The bodies represented in Crombach’s show include both those of “hunted” (game birds, hares) and of “hunters” (dogs—but chiefly humans). Yet the systems of power presented here do not seem to function properly; even the hunters seem fatigued, disinterested. Power, it seems, is disappointing lukewarm. This is most evident in certain works that Crombach presents as children’s toys. A painted rocking horse, End of the Chase, slumps forward, collapsing in fatigue. Some wheeled pull-wagons, Fair Game, bear flat, wooden cut-outs of game birds in various positions, including one dead on its back. The toy pieces locate childhood as a place where these conditions—the absurd excesses throughout the exhibition— are taught and normalized, where humanity’s God-given birthright, dominion over animals, is revealed as meaningless mastery over an animal kingdom that is spent and defeated, a simulacrum of itself.

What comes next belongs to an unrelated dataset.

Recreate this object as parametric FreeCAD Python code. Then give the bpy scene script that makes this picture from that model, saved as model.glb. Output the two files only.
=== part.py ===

Hunter #1, 2016, gypsum, 11 x 27 x 8 cm.

There is a scene toward the end of the third season of Downton Abbey where the Crawley family visits friends, the Marquess of Flintshire, nicknamed “Shrimpie,” and family in Scotland. On the entry hall’s walls, dozens of rifles are arranged in two great sunbursts or roundels, between them a statue of a rampant stag. But behind this murderous panorama, the household is broke, the patrician Shrimpie a doomed man in desperate straits.

Like Crombach’s exhibition, it’s a moment especially pertinent to our neoliberal capitalist present. We are hunters, sure, but now we are also Shrimpies. Rather than power and plenty, our inheritance comprises empty promises: politics without solutions, work without advancement, an increasingly hostile natural environment, neither future nor end in sight. The animal kingdom includes our bodies, too; what will become of them, no one can say. ❚

“Behind Elegantly Carved Wooden Doors” was exhibited at Art Mûr, Montreal, from November 4 to December 20, 2017.

Edwin Janzen is a Winnipeg-born writer, editor and artist living in Montreal.